Solo le faltaba a Pedro Sánchez la generosa complicidad de un sondeo electoral para convencerle de que el desprestigio de la clase política es un elefante en la habitación de fácil conversión es inofensiva mascota de la política nacional. Sobre todo si, como el espejo de cenicienta, el sondeo le reconoce como el más guapo de los aspirantes a la Moncloa. Hasta el punto de triplicar en expectativas de voto al segundo del ranking (PP).
Con la última entrega demoscópica del CIS (41,3 % de intención directa de voto al PSOE y 13,7% al PP), se dispara la opción del retorno a las urnas entre los guionistas de Sánchez. O, al menos, se dispara la tentación de crear las condiciones que lo hagan inevitable. Sin reparar en el desgaste reputacional de los políticos que se produciría si los españoles son llamados a otras elecciones generales por cuarta vez en cuatro años.
Es el verdadero elefante en el salón, según el conocido modismo inglés alusivo al problema que todos conocen y nadie menciona. En este caso, el descrédito de la clase política española, en general y los dos partidos de la izquierda en particular. En mayor o menor grado todos encajan en la demostrada incapacidad de calmar el hambre atrasada de certidumbres que tienen los españoles desde diciembre de 2015.
No es el único problema mastodóntico que dificulta un normal desenvolvimiento de la política española, afectada de interinidad en las estructuras superiores y de acechanzas de los nacionalismos periféricos.
Al segundo grupo de averías en la sociedad y el Estado pertenece el persistente reto independentista organizado por unas fuerzas políticas y civiles perfectamente identificadas en Cataluña.
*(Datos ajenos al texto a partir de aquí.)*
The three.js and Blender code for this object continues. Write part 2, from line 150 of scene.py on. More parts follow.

Y, más pegado a la reciente actualidad, el no menos persistente mensaje que emite una parte de la sociedad vasca respecto a los terroristas de ETA que son recibidos como lendakaris de sus respectivos pueblos cuando abandonan la cárcel después de haber cumplido largas condenas.
Me refiero a los etarras a Javier Zabaleta ('Baldo') y Xavier Ugarte. Los dos tomaron vidas humanas como rehenes de sus sueños tribales. Pero han sido recibidos como héroes por buena parte de sus convecinos, mediante actos organizados por quienes defendían la causa del independentismo vasco antes por las malas (ETA) y ahora por las buenas (Bildu), aunque nadie es capaz de explicar de qué sirvieron aquellos años del plomo y dónde está la victoria de las ochocientas muertes.
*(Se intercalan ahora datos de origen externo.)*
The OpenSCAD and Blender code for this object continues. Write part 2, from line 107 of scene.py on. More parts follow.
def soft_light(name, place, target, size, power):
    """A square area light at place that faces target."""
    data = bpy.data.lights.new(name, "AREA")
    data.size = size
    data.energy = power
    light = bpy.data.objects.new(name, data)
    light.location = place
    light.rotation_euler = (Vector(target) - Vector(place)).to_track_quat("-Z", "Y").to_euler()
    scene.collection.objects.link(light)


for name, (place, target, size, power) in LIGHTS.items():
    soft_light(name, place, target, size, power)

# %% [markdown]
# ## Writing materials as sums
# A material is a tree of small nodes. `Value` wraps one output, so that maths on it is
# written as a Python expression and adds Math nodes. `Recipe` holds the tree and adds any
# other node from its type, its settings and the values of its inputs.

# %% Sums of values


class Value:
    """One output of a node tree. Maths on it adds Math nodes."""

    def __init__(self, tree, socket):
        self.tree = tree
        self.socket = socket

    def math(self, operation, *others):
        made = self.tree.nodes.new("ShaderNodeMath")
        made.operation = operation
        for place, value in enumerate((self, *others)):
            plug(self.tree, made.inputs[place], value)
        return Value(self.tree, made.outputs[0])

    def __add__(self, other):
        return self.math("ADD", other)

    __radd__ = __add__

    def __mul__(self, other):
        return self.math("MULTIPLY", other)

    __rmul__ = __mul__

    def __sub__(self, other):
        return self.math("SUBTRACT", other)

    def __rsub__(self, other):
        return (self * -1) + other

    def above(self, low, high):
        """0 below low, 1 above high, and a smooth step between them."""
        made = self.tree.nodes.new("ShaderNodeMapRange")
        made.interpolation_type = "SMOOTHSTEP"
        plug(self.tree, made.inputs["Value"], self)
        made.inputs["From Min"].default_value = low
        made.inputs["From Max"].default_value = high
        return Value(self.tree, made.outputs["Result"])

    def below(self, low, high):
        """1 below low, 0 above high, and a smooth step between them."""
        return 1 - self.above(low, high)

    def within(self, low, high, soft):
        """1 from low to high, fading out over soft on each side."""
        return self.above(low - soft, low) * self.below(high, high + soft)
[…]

Quien lo intente de buena llegará a la desalentadora conclusión de que pusieron la patria por encima de la persona. Sostenía Hans Frank, la lumbrera jurídica de Hitler, que los alemanes no estaban obligados a distinguir entre el bien y el mal, sí entre alemanes buenos y malos. Como en el grito de Aramburu ('Patria') sobre el cataclismo moral de una Euskadi con tendencia a distinguir entre vascos buenos y vascos malos.